Failure doesn't exist if you keep trying and keep improving. Failure happens when you keep doing the same damn thing, and keep getting the same stupid result until you can take no more and you give up. Mistakes are necessary and are the best opportunities for growth. Seek them out and be proud!! Because when you find one, you can fix it and that means more money and confidence.

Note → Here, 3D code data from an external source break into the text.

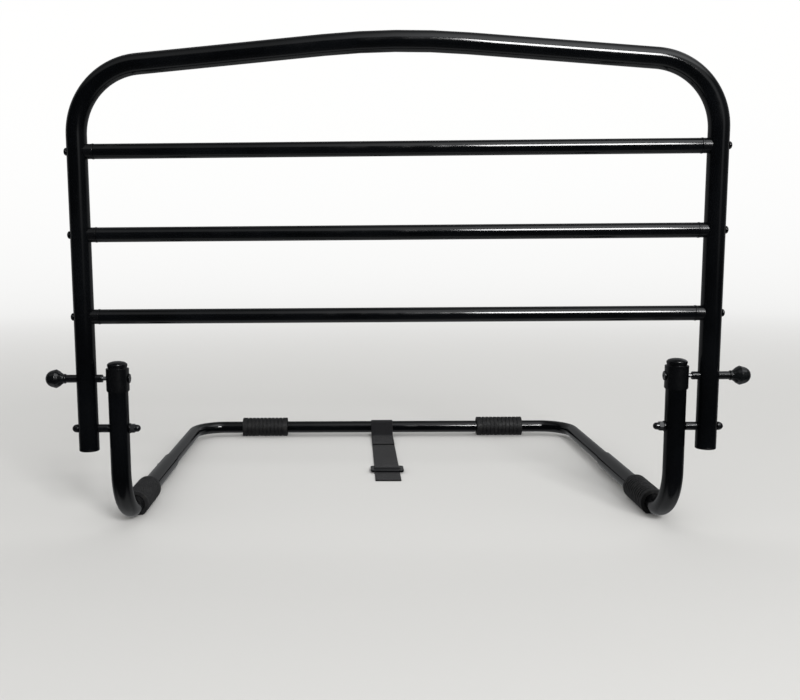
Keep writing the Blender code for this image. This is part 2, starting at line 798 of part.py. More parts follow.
def plate_mesh(name, loops, thickness):
    """Flat plate from an outline and its holes, centred on the XY plane."""
    curve = bpy.data.curves.new(name, "CURVE")
    curve.dimensions = "2D"
    curve.fill_mode = "BOTH"
    curve.extrude = thickness / 2
    for loop in loops:
        spline = curve.splines.new("POLY")
        spline.points.add(len(loop) - 1)
        for point, place in zip(spline.points, loop):
            point.co = (*place, 0, 1)
        spline.use_cyclic_u = True
    guide = bpy.data.objects.new(name + "_outline", curve)
    bpy.context.scene.collection.objects.link(guide)
    bpy.context.view_layer.update()
    mesh = bpy.data.meshes.new_from_object(guide.evaluated_get(bpy.context.evaluated_depsgraph_get()))
    mesh.name = name
    bpy.data.objects.remove(guide)
    bpy.data.curves.remove(curve)
    shape = bmesh.new()
    shape.from_mesh(mesh)
    bmesh.ops.remove_doubles(shape, verts=shape.verts, dist=0.000001)
    bmesh.ops.recalc_face_normals(shape, faces=shape.faces)
    shape.to_mesh(mesh)
    shape.free()
    smooth(mesh)
    return mesh


def build_pads(builder):
    """Anti-slip rubber sleeves with flat undersides."""
    front = pad_mesh("front_pad", LEG_R + GAP)
    rear = pad_mesh("rear_pad", BASE_TUBE_R + GAP)
    for side_name, side in SIDES.items():
        pad = add_object("front_pad_" + side_name, front, builder.rubber, builder.parts)
        pad.rotation_euler = (math.pi / 2, 0, 0)
        attach(pad, None, (side * LEG_X, RAIL_Y + FRONT_PAD_Y, BASE_Z))
        pad = add_object("rear_pad_" + side_name, rear, builder.rubber, builder.parts)
        pad.rotation_euler = (math.pi / 2, 0, math.pi / 2)
        attach(pad, None, (side * REAR_PAD_X, CROSS_Y, BASE_Z))


def strap_path():
    """Centre line of the strap, from its free end to its sewn end, about the cross tube."""
    half = STRAP_THICKNESS / 2
    floor = -BASE_Z + GAP + half
    loop_r = BASE_TUBE_R + GAP + half
    ply = floor + STRAP_THICKNESS + GAP
    over_bar = floor + half + GAP + ADJUSTER_THICKNESS + GAP + half
    run_in = -0.030
    rise = math.radians(4)
    leave = math.radians(140)
    corners = [
        (0, -STRAP_LENGTH, floor),
        (0, ADJUSTER_Y - 0.0075, floor),
        (0, ADJUSTER_Y - 0.0045, over_bar),
        (0, ADJUSTER_Y + 0.0045, over_bar),
        (0, ADJUSTER_Y + 0.0075, floor),
        (0, run_in, floor),
    ]
    path = rounded_path(corners, [0.0012] * 4)
    steps = 18
    for step in range(steps + 1):
        angle = -math.pi / 2 + rise + (leave + math.pi / 2 - rise) * step / steps
        path.append(Vector((0, loop_r * math.cos(angle), loop_r * math.sin(angle))))
    top = path[-1]
    slope = Vector((0, -math.sin(leave), math.cos(leave)))
    landing = top + slope * (top.z - ply) / -slope.z
    path += rounded_path([top, landing, Vector((0, -0.095, ply))], [0.010])[1:]
    return path


def build_strap(builder):
    """Webbing looped round the cross tube, with a slider near its free end."""
    mesh = strip_mesh("retention_strap", strap_path(), Vector((1, 0, 0)), STRAP_WIDTH)
    strap = add_object("retention_strap", mesh, builder.webbing, builder.parts)
    solidify = strap.modifiers.new("thickness", "SOLIDIFY")
    solidify.thickness = STRAP_THICKNESS
    solidify.offset = 0
    solidify.use_even_offset = True
    attach(strap, None, (0, CROSS_Y, BASE_Z))


def build_adjuster(builder):
    """Flat slider with two slots that the strap is threaded through."""
    low = GAP + STRAP_THICKNESS + GAP
    slot_shift = 0.006
    outline = rounded_rectangle(STRAP_WIDTH + 0.012, 0.030, 0.004, 0, 4)
    near_slot = rounded_rectangle(STRAP_WIDTH + 0.002, 0.006, 0.001, -slot_shift, 2)
    far_slot = rounded_rectangle(STRAP_WIDTH + 0.002, 0.006, 0.001, slot_shift, 2)
    mesh = plate_mesh("strap_adjuster", [outline, near_slot, far_slot], ADJUSTER_THICKNESS)
    adjuster = add_object("strap_adjuster", mesh, builder.plastic, builder.parts)
    attach(adjuster, None, (0, CROSS_Y + ADJUSTER_Y, low + ADJUSTER_THICKNESS / 2))


def rounded_rectangle(width, depth, radius, shift, steps):
    """Outline of a rectangle with round corners, shifted along its depth, counter-clockwise."""
    points = []
    for corner in range(4):
        centre_x = (width / 2 - radius) * (1 if corner in (0, 3) else -1)
        centre_y = shift + (depth / 2 - radius) * (1 if corner in (0, 1) else -1)
        points += arc_points((centre_x, centre_y), radius, 90 * corner, 90 * corner + 90, steps)
    return points


def main():
    clear_scene()
    builder = Builder()
    build_rail_frame(builder)
    build_end_plugs(builder)
    build_rungs(builder)
    build_saddles(builder)
    build_rung_screws(builder)
    build_barrels(builder)
    build_lock_pins(builder)
    build_plunger_springs(builder)
    build_knobs(builder)
    build_pivots(builder)
    build_legs(builder)
    build_leg_caps(builder)
    build_collars(builder)
    build_base_tube(builder)
    build_snap_buttons(builder)
    build_pads(builder)
    build_strap(builder)
    build_adjuster(builder)


main()
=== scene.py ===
"""Looks of the folding bed assist rail: fine meshes, finishes and a plain studio.

Metres, +Z up, -Y faces the room.  Each piece stands for one CAD node, takes its place
from that node's box and rides on that node's body.  The small round pieces sit on axes
that run across the rail, and "along" is a distance outboard of an upright's axis.
"""
import json
import math

import bmesh
import bpy
import numpy as np
from mathutils import Matrix, Vector


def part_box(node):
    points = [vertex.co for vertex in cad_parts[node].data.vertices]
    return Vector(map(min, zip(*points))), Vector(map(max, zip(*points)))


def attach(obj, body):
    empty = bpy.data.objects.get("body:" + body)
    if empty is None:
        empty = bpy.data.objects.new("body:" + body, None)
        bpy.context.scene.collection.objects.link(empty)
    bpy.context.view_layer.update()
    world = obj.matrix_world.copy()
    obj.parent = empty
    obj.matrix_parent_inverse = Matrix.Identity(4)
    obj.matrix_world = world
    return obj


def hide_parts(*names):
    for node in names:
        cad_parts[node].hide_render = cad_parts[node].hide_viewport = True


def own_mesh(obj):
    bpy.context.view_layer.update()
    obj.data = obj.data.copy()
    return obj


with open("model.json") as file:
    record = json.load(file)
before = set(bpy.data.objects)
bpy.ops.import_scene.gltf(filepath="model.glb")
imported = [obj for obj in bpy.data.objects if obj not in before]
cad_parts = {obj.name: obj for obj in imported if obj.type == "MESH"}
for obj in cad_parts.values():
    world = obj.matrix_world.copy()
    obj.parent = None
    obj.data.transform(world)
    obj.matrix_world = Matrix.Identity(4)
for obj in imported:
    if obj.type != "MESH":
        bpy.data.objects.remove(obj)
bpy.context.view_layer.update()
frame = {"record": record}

# --------------- dimensions the boxes don't give
GAP = 0.0003                    # clearance between separate pieces
TUBE_WALL = 0.0015
PLUG_WALL = 0.0015
RUNG_WALL = 0.0012
CROWN_ANGLE = math.radians(4.9)
CROWN_BEND_R = 0.958
CORNER_BEND_R = 0.080
LEG_BEND_R = 0.060
BASE_BEND_R = 0.050
SCREW_SHANK_R = 0.002
SOCKET_FLATS = 0.0025           # hexagonal sockets in the screws' heads
PIVOT_BOLT_R = 0.003
LOCK_PIN_R = 0.0025
ROD_R = 0.0015
CHAMBER_R = 0.004
GUIDE_LENGTH = 0.003
BUTTON_R = 0.004
STRAP_WIDTH = 0.038
STRAP_THICKNESS = 0.0016
ADJUSTER_THICKNESS = 0.003

# --------------- smoothness
TUBE_SIDES = 64
TURNED_STEPS = 72
HOLE_SIDES = 40
BEND_STEP = math.radians(2.5)
FILLET_STEP = math.radians(18)
SHARP_ANGLE = math.radians(32)
EDGE_EASE = 0.00025             # broken edge at the end of a tube
ON_AXIS = 1e-6                  # a ring narrower than this is a point
WIRE_SIDES = 16
CRISP = 0.0001                  # fillets, from barely broken edges to soft ones
FINE = 0.0002
EASED = 0.0003
SOFT = 0.0005
WELDED = 1e-7                   # vertices closer than this are one

GLOW_START = 0.5                # distances over which the floor turns into lit backdrop
GLOW_END = 5.2

SIDES = {"left": -1, "right": 1}
LEVELS = ("top", "middle", "bottom")
RIGHT = Vector((1, 0, 0))
BACK = Vector((0, 1, 0))
UP = Vector((0, 0, 1))


# --------------- places, from the CAD boxes
def lowest(node):
    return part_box(node)[0]


def highest(node):
    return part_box(node)[1]


def middle(node):
    return (lowest(node) + highest(node)) / 2


def half_size(node):
    return (highest(node) - lowest(node)) / 2


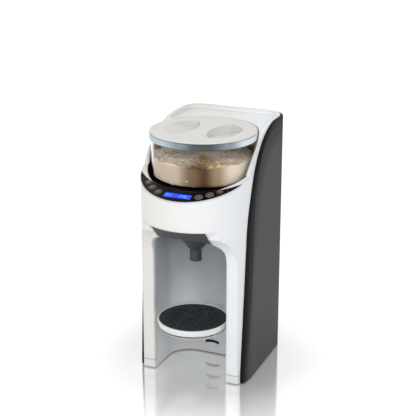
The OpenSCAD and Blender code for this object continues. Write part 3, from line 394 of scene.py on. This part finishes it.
clear_container = clear_plastic("clear_container_plastic", "f6f1ea", 0.03)
clear_tank = clear_plastic("clear_tank_plastic", "d5e4ec", 0.06)

lcd = Shader("display_glass")
lcd_tone = lcd.ramp(lcd.spread(lcd.axis("X"), 0.0, 1.0, -0.021, 0.021),
                    [(0.0, linear("2456f4")), (0.5, linear("2544ee")), (1.0, linear("2a50f0"))])
lcd.link(lcd_tone, lcd.main.inputs["Base Color"])
lcd.link(lcd_tone, lcd.main.inputs["Emission Color"])
lcd.put("Emission Strength", 0.55)
lcd.link(lcd.spread(lcd.noise(200.0), 0.1, 0.16), lcd.main.inputs["Roughness"])
lcd.put("Specular IOR Level", 0.2)

for part, look in {
    "rubber_feet": foot_rubber, "base_band": band_white, "front_shell": shell, "bay_liner": liner,
    "left_side_cover": cover, "right_side_cover": cover, "rear_frame": frame_dark,
    "control_panel": panel, "display": lcd, "button_power": button_face,
    "button_start": button_face, "button_water": button_face, "button_left_1": button_face,
    "button_left_2": button_face, "button_left_3": button_face, "circuit_board": board_green,
    "powder_container": clear_container, "container_band": band, "container_lid": lid,
    "dosing_wheel": inner_cream, "stirrer": inner_cream, "outlet_plate": inner_grey,
    "container_platform": panel, "drive_gear": inner_cream, "motor_pinion": brass,
    "gear_motor": motor_paint, "funnel_carrier": carrier_dark, "mixing_funnel": funnel_dark,
    "bottle_stand": stand, "drip_mat": mat, "water_tank": clear_tank, "tank_cap": cap_grey,
    "tank_valve": valve_rubber, "valve_spring": spring_steel, "valve_seat": seat_dark,
    "water_pump": pump_dark, "water_heater": heater_metal, "water_tubes": tube_silicone,
    "power_inlet": inlet_black, "screws": steel,
}.items():
    dress(part, look)

# ---------------------------------------------------------------- powder

# the clear container, in metres
GLASS_FLOOR_Z = 0.312
GLASS_TOP_Z = 0.372
GLASS_BEND = 0.007
GLASS_BEND_IN = GLASS_BEND - 0.0022
GLASS_LOW_R = 0.0752
GLASS_TOP_R = 0.0763

# the powder in it, resting round and on the dosing wheel
POWDER_GAP = 0.0003
POWDER_LEVEL = 0.3455
POWDER_TILT = 0.02
POWDER_RIM_Z = 0.346
POWDER_FLOOR = 0.3147
WHEEL_TOP = 0.3236
WHEEL_R = 0.0676
POWDER_UNDER = [(WHEEL_R, POWDER_FLOOR), (WHEEL_R, WHEEL_TOP), (0.030, WHEEL_TOP)]


def powder_wall(z):
    """Radius just inside the container's wall at a height."""
    bend_z = GLASS_FLOOR_Z + GLASS_BEND
    if z < bend_z:
        sink = min(1.0, (bend_z - z) / GLASS_BEND_IN)
        return GLASS_LOW_R - GLASS_BEND_IN + GLASS_BEND_IN * math.sqrt(1 - sink ** 2) - POWDER_GAP
    return GLASS_LOW_R + (GLASS_TOP_R - GLASS_LOW_R) * share(z, (bend_z, GLASS_TOP_Z)) - POWDER_GAP


def powder_top(x, y):
    """Height of the powder's lumpy top."""
    p = Vector((x, y, 0.0))
    swell = noise.noise(p * 24.0) * 0.0032 + noise.noise(p * 60.0 + Vector((3, 5, 1))) * 0.0022
    lumps = abs(noise.noise(p * 150.0 + Vector((7, 1, 2)))) * 0.0042
    crumbs = abs(noise.noise(p * 330.0 + Vector((1, 9, 4)))) * 0.0020
    return POWDER_LEVEL + POWDER_TILT * (y - CONTAINER_Y) + swell + lumps + crumbs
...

You have a long way to go and a lot to learn. But remember, every thing you learn compounds on itself in this game. You don't learn to win overnight, you pick up little things here and there, and eventually, you have built a game that wins and continues to grow.

Your Best Bud,

You.


I ****ing love this game. I realize I am far from an amazing player, but it doesn't matter. This game challenges a person on so many levels and I can't think about how much I have grown and learned from this game outside of poker. Taking my ego out and realizing that I suck at poker has been one of the best things that ever happened for my game. When you know you suck, you can work and improve. If you are 'just running bad', there isn't a ****ing thing you can do.

Now this next part is going to sound weird to a lot of good players. I don't lose confidence when I am running bad. Seriously. The cards I am dealt have nothing to do with how I interpret my skill, and that is what confidence means to me. If I do lose confidence, it's because I am not analyzing my game enough. Try it. The next time you feel like crap from a session, go over every hand and WRITE DOWN all spots you got unlucky and all the mistakes you made. Find out exactly why you lost, and don't make any excuses. It might sound odd, but if you force yourself to do it, you will feel better.

It is a privileged to play this game everyday, and I am very grateful that it is my job. I know this post isn't likely to help anyone a huge amount, but I also know that it might help someone a little and little improvements reap big rewards in this game.

Thank-you for taking the time to read this.